The Atlantic article has, however, received rebuttals. Another article, from InsideHook, states that the data referred to as “old music” is represented only by music older than 18 months. It claims that perhaps it’s not that older music is being streamed more, but that people are not listening to the top hits any longer.
Jack Peterson, 22, the general manager of NYU’s radio station and host of his own three-hour radio show centered around new music discovery, seems to concur. “You could theoretically run out of old music to listen to,” he expressed, “but you could never run out of new music to listen to, because it comes out all the time. A time will come when we get bored of what already exists.”
Peterson finds that our current technology allows us more freedom to explore a wide variety of music. “People finally have agency to find their own stuff that actually sounds good to them. It’s become easier. I think that people are understanding there is more out there than what their spoon fed on like a top forty radio station,” Peterson said.
Faith Lamacchia, another attendee of the ABBA-themed disco party, has followed her own path of music discovery.
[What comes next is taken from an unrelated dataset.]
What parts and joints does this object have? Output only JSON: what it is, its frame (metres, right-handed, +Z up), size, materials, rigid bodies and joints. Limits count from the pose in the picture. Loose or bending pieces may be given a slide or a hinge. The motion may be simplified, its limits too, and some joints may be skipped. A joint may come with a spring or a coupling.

“I grew up on country music, and then living with other people who liked different types of music and hearing it be so famous on the radio, I just became accustomed to it,” she said.
Unlike Case, Lamacchia and her friend have discovered their music through social media, and are all-the-more grateful for it. “Seeing it now, and dancing to it and being so carefree, is so much fun,” Lamacchia said, brightly.
Research by the American Psychological Association about the sociality of nostalgia explores the idea that we as people become more connected through nostalgic social exchanges. “The nostalgiser feels social connectedness, that is, a sense of belongingness and acceptance,” the authors wrote. It may be that ”belongingness” is what the phenomenon boils down to. Those of the new generation banding together and celebrating songs that have brought people together for years.
“At a time in which many contemporary artists and songs seem interchangeable and disposable,” King said, “the public has latched onto artists from the recent past who represent and symbolize permanence and substance.”